Sur les frais de l'instance :
20. Il y a lieu, dans les circonstances de l'espèce, de mettre la somme de 2 000 euros à la charge de l'Etat au titre de l'article L. 761-1 du code de justice administrative.
D E C I D E :
Article 1er : La décision du 30 juin 2022 du ministre de l'intérieur, ensemble la décision implicite de rejet du recours gracieux de l'association Centre Primo Levi, sont annulées en tant qu'elles ont rejeté les dépenses d'interprétariat engagées au titre des exercices 2019 et 2020 et la somme de 4 930 euros au titre des frais de ménage exposés durant l'épidémie de covid-19.
Article 2 : Il est enjoint au ministre de l'intérieur et des outre-mer de majorer le montant du solde de la subvention accordée à l'association Centre Primo Levi des dépenses d'interprétariat engagées au titre des exercices 2019 et 2020, ainsi que de la somme de 4 930 euros au titre des frais de ménage, dans un délai de deux mois à compter de la notification du présent jugement.
Article 3 : L'Etat versera la somme de 2 000 euros à l'association Centre Primo Levi au titre de l'article L. 761-1 du code de justice administrative.
Article 4 : Le surplus des conclusions de la requête est rejeté.
Article 5 : Le présent jugement sera notifié à l'association Centre Primo Levi et au ministre de l'intérieur et des outre-mer.

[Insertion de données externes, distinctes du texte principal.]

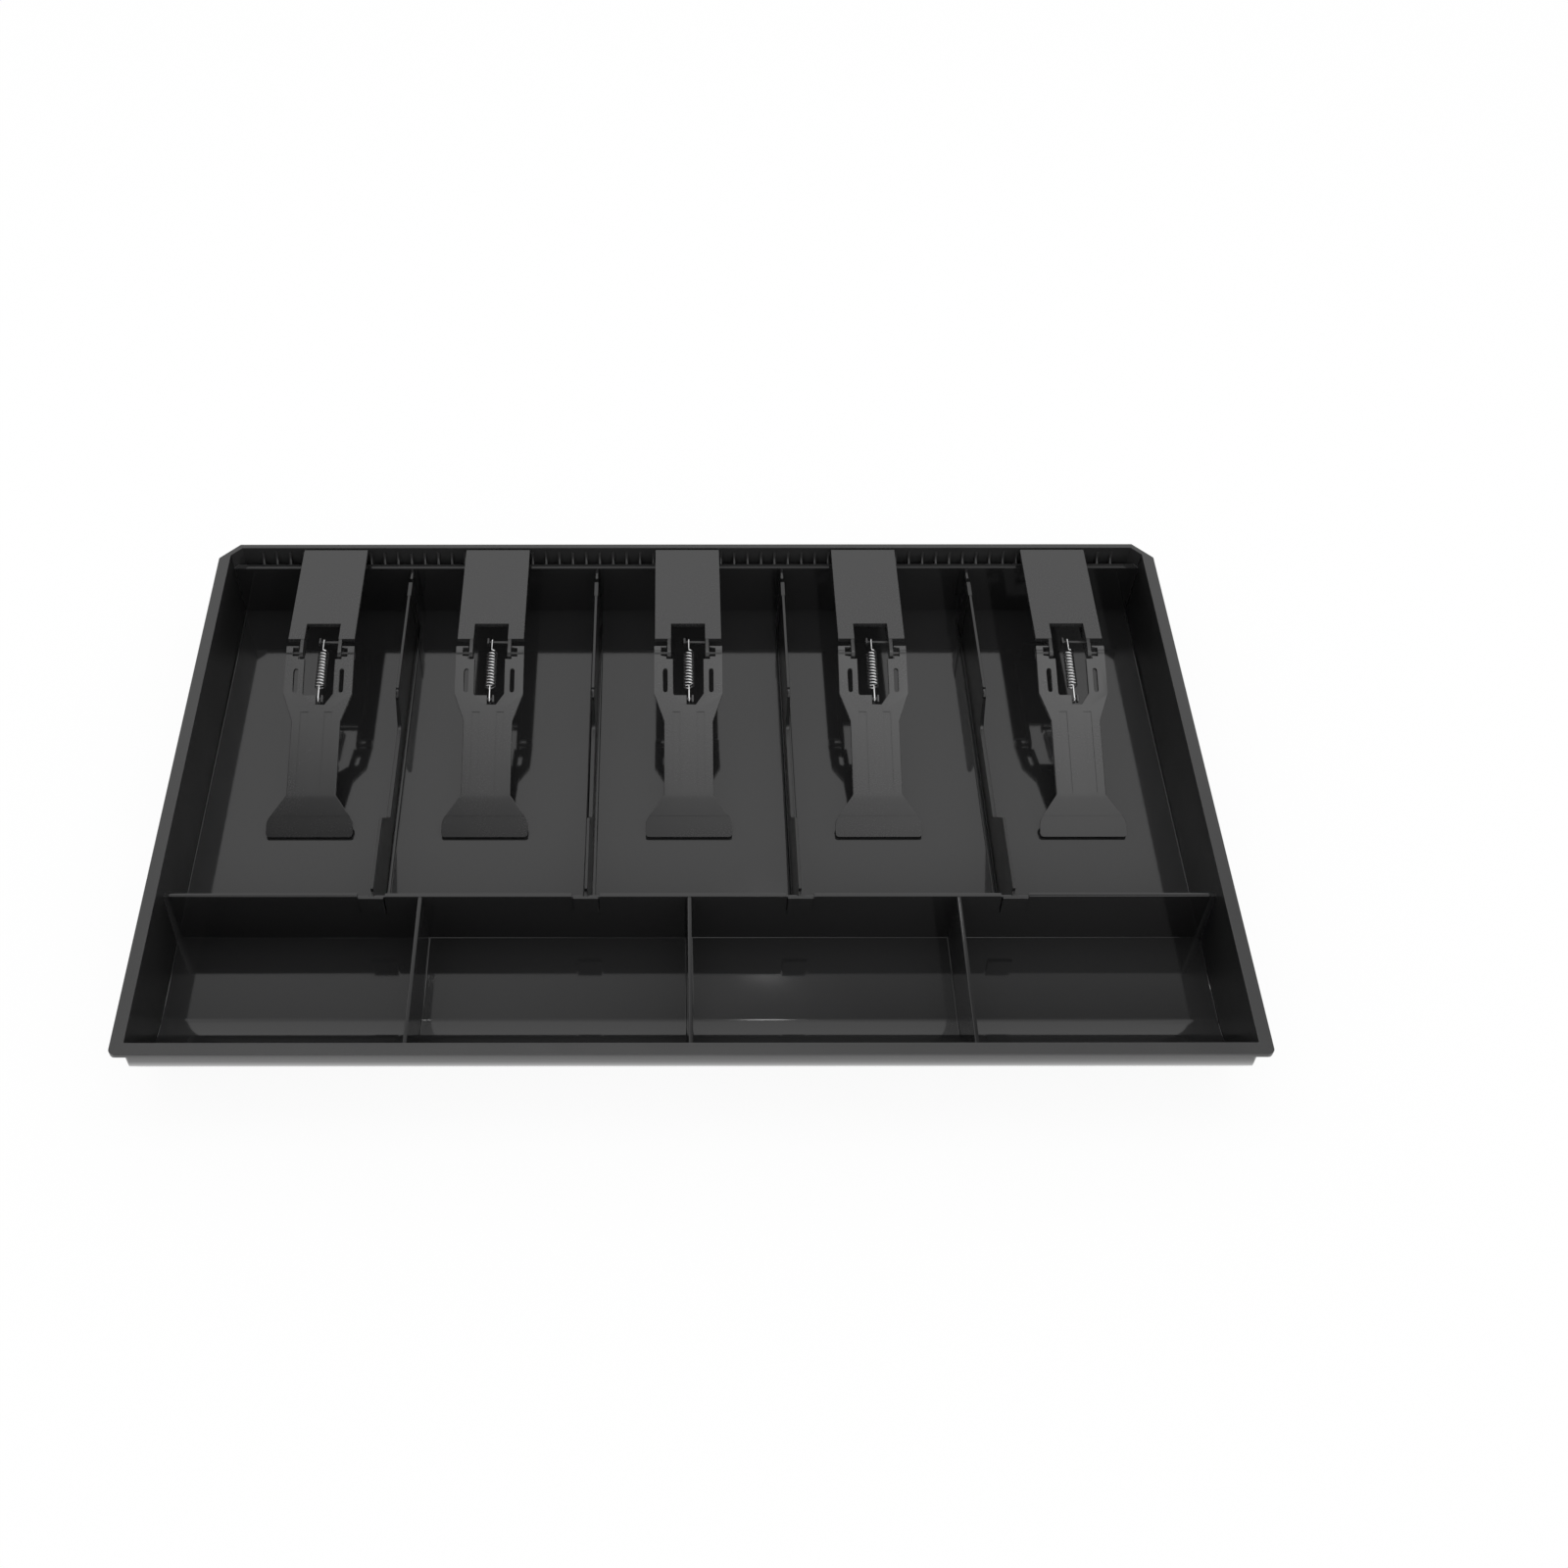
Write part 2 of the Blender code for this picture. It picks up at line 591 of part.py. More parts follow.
def rail_outline():
    """A bracket's side rail with the hinge ear at its front end, as (y, z)."""
    bottom = PARTITION_TOP + GAP
    top = PLATE_TOP - STEP
    inside = (PLATE_TOP + PLATE_BOTTOM) / 2
    ear_back = PLATE_FRONT + STEP
    rise = atan2(top - PIVOT_Z, ear_back - PIVOT_Y)
    lean = asin(NOSE_RADIUS / hypot(top - PIVOT_Z, ear_back - PIVOT_Y))
    points = [(ear_back, top)]
    points += arc((PIVOT_Y, PIVOT_Z), NOSE_RADIUS, rise - lean + pi / 2, pi * 1.5, 8)
    points += [
        (PIVOT_Y + NOSE_RADIUS, bottom),
        (RAIL_BACK - GAP, bottom),
        (RAIL_BACK - GAP, inside),
        (ear_back, inside),
    ]
    return points


def bracket_pattern(cutters):
    """Plate, side rails with ears and stub pins, comb tabs, claw and spring anchor, about x = 0."""
    half = PLATE_WIDTH / 2
    inside = (PLATE_TOP + PLATE_BOTTOM) / 2
    plate_box = ((-half, PLATE_FRONT, PLATE_BOTTOM), (half, PLATE_BACK, PLATE_TOP))
    bracket = boxes("bracket_pattern", cutters, [plate_box])
    window = boxes("bracket_window", cutters, [(
        (-WINDOW_WIDTH / 2, PLATE_FRONT - OVERRUN, PLATE_BOTTOM - OVERRUN),
        (WINDOW_WIDTH / 2, WINDOW_BACK, PLATE_TOP + OVERRUN),
    )])
    combine(bracket, window, "DIFFERENCE")
    inner = WINDOW_WIDTH / 2 + STEP
    middle = inner + SIDE_RAIL / 2
    tip = inner + SIDE_RAIL + STUB_REACH
    for side, word in ((-1.0, "left"), (1.0, "right")):
        ends = sorted((side * inner, side * (inner + SIDE_RAIL)))
        combine(bracket, prism(f"bracket_{word}_rail", cutters, rail_outline(), *ends, "X"), "UNION")
        ends = sorted((side * middle, side * tip))
        stub = rod(f"bracket_{word}_stub", cutters, (PIVOT_Y, PIVOT_Z), STUB_RADIUS, *ends, 16)
        combine(bracket, stub, "UNION")
    tabs = []
    for x in (-COMB_PITCH, COMB_PITCH):
        tabs.append((
            (x - TAB_WIDTH / 2, PLATE_BACK - TAB_THICKNESS, PARTITION_TOP - TAB_DEPTH),
            (x + TAB_WIDTH / 2, PLATE_BACK - STEP, inside),
        ))
    claw_back = RAIL_FRONT - GAP
    claw = [((-CLAW_WIDTH / 2, claw_back - CLAW_THICKNESS, PARTITION_TOP - CLAW_DEPTH),
             (CLAW_WIDTH / 2, claw_back, inside))]
    wide = ANCHOR_SIZE / 2
    tall = wide + NUB_EXTRA
    finger = [((-ANCHOR_END + NUB_LENGTH / 2, ANCHOR_Y - wide, ANCHOR_Z - wide),
               (middle, ANCHOR_Y + wide, ANCHOR_Z + wide))]
    nub = [((-ANCHOR_END, ANCHOR_Y - tall, ANCHOR_Z - wide - STEP),
            (-ANCHOR_END + NUB_LENGTH, ANCHOR_Y + tall, ANCHOR_Z + tall))]
    added = {"tabs": tabs, "claw": claw, "anchor": finger, "anchor_nub": nub}
    for word, corners in added.items():
        combine(bracket, boxes(f"bracket_{word}", cutters, corners), "UNION")
    return as_mesh(bracket, cutters)


def arm_profile():
    """The arm seen from the side, as (-along, up): flat, then a paddle that bends down and thins out."""
    line = paddle_line()
    top = [(HEEL, ARM_TOP)] + [(-along, up) for along, up in line]
    bottom = [(HEEL, ARM_BOTTOM)]
    for k, (along, up) in enumerate(line):
        thick = ARM_THICKNESS + (TOE_THICKNESS - ARM_THICKNESS) * k / (len(line) - 1)
        bottom.append((-along, up - thick))
    return top + bottom[::-1]


def arm_plan():
    """The arm seen from above, as (x, -along)."""
    corner = arc(
        (PADDLE_WIDTH / 2 - PADDLE_CORNER, -TOE_END + PADDLE_CORNER), PADDLE_CORNER, 0.0, -pi / 2, 4
    )
    tip = Vector((PADDLE_WIDTH / 2, -FLARE_END))
    before = tip + (Vector((NECK_WIDTH / 2, -NECK_END)) - tip).normalized() * FLARE_ROUND
    after = tip - Vector((0.0, FLARE_ROUND))
    right = [
        (ARM_WIDTH / 2, HEEL + OVERRUN),
        (ARM_WIDTH / 2, -SHOULDER),
        (NECK_WIDTH / 2, -NECK_START),
        (NECK_WIDTH / 2, -NECK_END),
        tuple(before),
        tuple((before + tip * 2.0 + after) / 4.0),
        tuple(after),
    ] + corner
    return right + [(-x, y) for x, y in reversed(right)]


def fork_plan():
    """The opening between the fork's legs, as (x, -along)."""
    right = [
        (KNUCKLE_INNER, HEEL + OVERRUN + OVERRUN),
        (KNUCKLE_INNER, -FORK_STEP),
        (FORK_INNER, -FORK_STEP),
        (FORK_INNER, -ARM_WINDOW_SIDE_END),
        (ARM_WINDOW_END_HALF, -ARM_WINDOW_END),
    ]
    return right + [(-x, y) for x, y in reversed(right)]


def slot_plan(x):
    """A long slot with round ends beside the window, as (x, -along)."""
    radius = SIDE_SLOT_WIDTH / 2
    near = arc((x, -SIDE_SLOT_START - radius), radius, 0.0, pi, 6)
    far = arc((x, -SIDE_SLOT_END + radius), radius, pi, 2 * pi, 6)
    return near + far


def add_knuckle(arm, side, word, cutters):
    """One leg's end: the gate that shows the stub pin, the round knuckle and its blind bore."""
    low = -KNUCKLE_RADIUS - OVERRUN
    high = KNUCKLE_RADIUS + OVERRUN
    ends = sorted((side * (KNUCKLE_INNER - OVERRUN), side * KNUCKLE_OUTER_START))
    gate = [((ends[0], -KNUCKLE_SLOT_END, low), (ends[1], HEEL - HEEL_BAR, high))]
    combine(arm, boxes(f"arm_{word}_gate", cutters, gate), "DIFFERENCE")
    ends = sorted((side * (KNUCKLE_OUTER_START + STEP), side * (ARM_WIDTH / 2 - STEP)))
    barrel = rod(f"arm_{word}_knuckle", cutters, (0.0, 0.0), KNUCKLE_RADIUS, *ends, 24)
    combine(arm, barrel, "UNION")
    ends = sorted((side * (KNUCKLE_OUTER_START - OVERRUN), side * (ARM_WIDTH / 2 - KNUCKLE_CAP)))
    bore = rod(f"arm_{word}_bore", cutters, (0.0, 0.0), STUB_RADIUS + GAP, *ends, 16)
    combine(arm, bore, "DIFFERENCE")


def arm_pattern(cutters):
    """The forked arm, modelled flat about its pivot."""
    low = -KNUCKLE_RADIUS - OVERRUN
    high = KNUCKLE_RADIUS + OVERRUN
    reach = PADDLE_WIDTH / 2 + OVERRUN
    arm = prism("arm_pattern", cutters, arm_profile(), -reach, reach, "X")
    combine(arm, prism("arm_plan", cutters, arm_plan(), low, high, "Z"), "INTERSECT")
    combine(arm, prism("arm_fork", cutters, fork_plan(), low, high, "Z"), "DIFFERENCE")
    for side, word in ((-1.0, "left"), (1.0, "right")):
        slot = prism(f"arm_{word}_slot", cutters, slot_plan(side * SIDE_SLOT_X), low, high, "Z")
        combine(arm, slot, "DIFFERENCE")
        add_knuckle(arm, side, word, cutters)
    strips = []
    for x in (-(NECK_STRIP_NEAR + NECK_STRIP_FAR) / 2, (NECK_STRIP_NEAR + NECK_STRIP_FAR) / 2):
        half = (NECK_STRIP_FAR - NECK_STRIP_NEAR) / 2
        strips.append((
            (x - half, -NECK_STRIP_END, ARM_TOP - NECK_STRIP_DEPTH),
            (x + half, -NECK_STRIP_START, ARM_TOP + OVERRUN),
        ))
    combine(arm, boxes("arm_neck_strips", cutters, strips), "DIFFERENCE")
    block_top = ARM_TOP - LUG_BLOCK_DROP
    block = [((-FORK_INNER - OVERRUN, -ARM_WINDOW_END - OVERRUN, block_top - LUG_BLOCK_HEIGHT),
              (-LUG_ROOT, -LUG_BLOCK_START, block_top))]
    wide = LUG_SIZE / 2
    tall = wide + NUB_EXTRA
    finger = [((-LUG_ROOT - OVERRUN, -LUG_ALONG - wide, LUG_UP - wide),
               (LUG_END - NUB_LENGTH / 2, -LUG_ALONG + wide, LUG_UP + wide))]
    nub = [((LUG_END - NUB_LENGTH, -LUG_ALONG - tall, LUG_UP - wide - STEP),
            (LUG_END, -LUG_ALONG + tall, block_top))]
    rib_ends = (-NECK_END + NECK_RIB_INSET, -ARM_WINDOW_END - NECK_RIB_INSET)
    ribs = []
    for x in (-NECK_RIB_X, NECK_RIB_X):
        ribs.append((
            (x - NECK_RIB_WIDTH / 2, rib_ends[0], ARM_BOTTOM - NECK_RIB_HEIGHT),
            (x + NECK_RIB_WIDTH / 2, rib_ends[1], ARM_BOTTOM + OVERRUN),
        ))
    added = {"lug_block": block, "lug": finger, "lug_nub": nub, "neck_ribs": ribs}
    for word, corners in added.items():
        combine(arm, boxes(f"arm_{word}", cutters, corners), "UNION")
    return as_mesh(arm, cutters)


def spring_points():
    """The wire's centre line about the anchor, as (x, y, z): hook, coil and hook in one run."""
    lug_y, lug_z = from_arm(LUG_ALONG, LUG_UP)
    along = Vector((0.0, lug_y - ANCHOR_Y, lug_z - ANCHOR_Z))
    length = along.length
    along.normalize()
    across = Vector((1.0, 0.0, 0.0))
    up = Vector((0.0, along.z, -along.y))
    hook = [(0.0, s, u) for s, u in arc((0.0, 0.0), HOOK_RADIUS, -pi / 2, -3 * pi / 2, HOOK_POINTS)]
    hook = [(0.0, HOOK_RADIUS / 3, -HOOK_RADIUS)] + hook
    hook.append((0.0, COIL_START - BEND_RADIUS, COIL_RADIUS))
    points = list(hook)
    coil = length - COIL_START - COIL_END
    steps = COIL_TURNS * COIL_POINTS
    for k in range(steps + 1):
        turn = 2 * pi * k / COIL_POINTS
        points.append((COIL_RADIUS * sin(turn), COIL_START + coil * k / steps, COIL_RADIUS * cos(turn)))
    points += [(a, length - s, u) for a, s, u in reversed(hook)]
    return [across * a + along * s + up * u for a, s, u in points]


def least_gap(points):
    """Least clear space between parts of the wire that lie more than a bend apart along it."""
    reach = [0.0]
    for a, b in zip(points, points[1:]):
        reach.append(reach[-1] + (b - a).length)
    apart = 2.0 * COIL_RADIUS
    least = min(
        (points[i] - points[j]).length
        for i in range(len(points))
        for j in range(i + 1, len(points))
        if reach[j] - reach[i] > apart
    )
    return least - 2 * WIRE_RADIUS


def spring_pattern(cutters, points):
    """The wire as one tube, its origin on the bracket's anchor."""
    curve = bpy.data.curves.new("spring_pattern", "CURVE")
    curve.dimensions = "3D"
    curve.bevel_depth = WIRE_RADIUS
    curve.bevel_resolution = 1
    curve.use_fill_caps = True
    spline = curve.splines.new("POLY")
    spline.points.add(len(points) - 1)
    for point, place in zip(spline.points, points):
        point.co = (*place, 1.0)
    return as_mesh(link("spring_pattern", curve, cutters), cutters)


def place_copy(name, pattern, location, turn, finish, group):
    """A copy of a pattern as a node of its own, with its own mesh and material."""
    node = link(name, pattern.data.copy(), group)
    node.location = location
    node.rotation_euler.x = turn
    node.data.shade_smooth()
    node.data.set_sharp_from_angle(angle=SMOOTH_ANGLE)
    own = finish.copy()
    own.name = f"{name}_{finish.name}"
    node.data.materials.append(own)


def main():
    empty_scene()
    group = collection("cash_drawer_insert")
    cutters = collection("cutters")
    gloss = material("gloss_black", (0.012, 0.012, 0.013), 0.12)
    satin = material("satin_black", (0.02, 0.02, 0.021), 0.35)
    steel = material("bright_steel", (0.62, 0.62, 0.64), 0.2, 1.0)
    tray = tray_pattern(cutters)
    divider = divider_pattern(cutters)
    bracket = bracket_pattern(cutters)
    arm = arm_pattern(cutters)
    wire = spring_points()
    spring = spring_pattern(cutters, wire)
    place_copy("tray", tray, (0.0, 0.0, 0.0), 0.0, gloss, group)
    for k, x in enumerate(bill_places(), start=1):
        place_copy(f"bill_divider_{k}", divider, (x, 0.0, 0.0), 0.0, gloss, group)
    for k, x in enumerate(clip_places(), start=1):
        place_copy(f"clip_{k}_bracket", bracket, (x, 0.0, 0.0), 0.0, satin, group)
        place_copy(f"clip_{k}_arm", arm, (x, PIVOT_Y, PIVOT_Z), ARM_REST_ANGLE, satin, group)
        place_copy(f"clip_{k}_spring", spring, (x + SPRING_X, ANCHOR_Y, ANCHOR_Z), 0.0, steel, group)
    for pattern in (tray, divider, bracket, arm, spring):
        bpy.data.objects.remove(pattern, do_unlink=True)
    print(f"spring: least gap to itself {least_gap(wire) / MM:.3f} mm")
    print(f"arm rest angle {degrees(ARM_REST_ANGLE):.3f} deg")
    print(f"pivot y {PIVOT_Y:.5f} z {PIVOT_Z:.5f}, anchor y {ANCHOR_Y:.5f} z {ANCHOR_Z:.5f}")


main()
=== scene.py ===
"""Cash drawer insert, dressed for its picture.

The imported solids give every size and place. Each moulding is copied from its solid, its edges
are rounded as a mould leaves them, and it gets its finish. The springs are wound anew from
round wire. Lengths are metres, +Z is up, and the coin cups face -Y.
"""
import logging
from dataclasses import dataclass
from enum import Enum
from math import cos, pi, radians, sin
from typing import Callable, Iterable

import bmesh
import bpy
from mathutils import Matrix, Vector

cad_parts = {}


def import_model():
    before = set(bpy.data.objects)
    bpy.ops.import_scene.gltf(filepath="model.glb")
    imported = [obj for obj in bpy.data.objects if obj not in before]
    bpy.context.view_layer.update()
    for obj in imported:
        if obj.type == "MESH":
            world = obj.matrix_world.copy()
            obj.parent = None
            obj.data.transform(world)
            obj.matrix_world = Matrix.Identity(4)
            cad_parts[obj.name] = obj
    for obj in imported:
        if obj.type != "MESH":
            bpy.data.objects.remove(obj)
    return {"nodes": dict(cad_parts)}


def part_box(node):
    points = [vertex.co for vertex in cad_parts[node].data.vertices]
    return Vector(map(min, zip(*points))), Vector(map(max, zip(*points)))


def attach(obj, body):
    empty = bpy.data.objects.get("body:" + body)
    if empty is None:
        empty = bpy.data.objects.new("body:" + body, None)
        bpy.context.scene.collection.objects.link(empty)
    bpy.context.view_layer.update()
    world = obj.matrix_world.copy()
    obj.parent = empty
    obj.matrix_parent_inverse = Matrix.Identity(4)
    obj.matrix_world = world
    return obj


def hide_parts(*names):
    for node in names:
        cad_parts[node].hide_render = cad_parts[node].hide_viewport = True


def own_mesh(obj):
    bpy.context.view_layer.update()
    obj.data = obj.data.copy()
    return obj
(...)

Délibéré après l'audience du 30 mai 2024, à laquelle siégeaient :
Mme Anne Seulin, présidente,
M. Gaël Raimbault, premier conseiller,
Mme Paule Desmoulière, conseillère.
Rendu public par mise à disposition au greffe le 13 juin 2024.
Le rapporteur,
G. BLa présidente,
A. Seulin
La greffière,
L. Thomas
La République mande et ordonne au ministre de l'intérieur et des outre-mer, en ce qui le concerne ou à tous commissaires de justice à ce requis en ce qui concerne les voies de droit commun contre les parties privées, de pourvoir à l'exécution de la présente décision.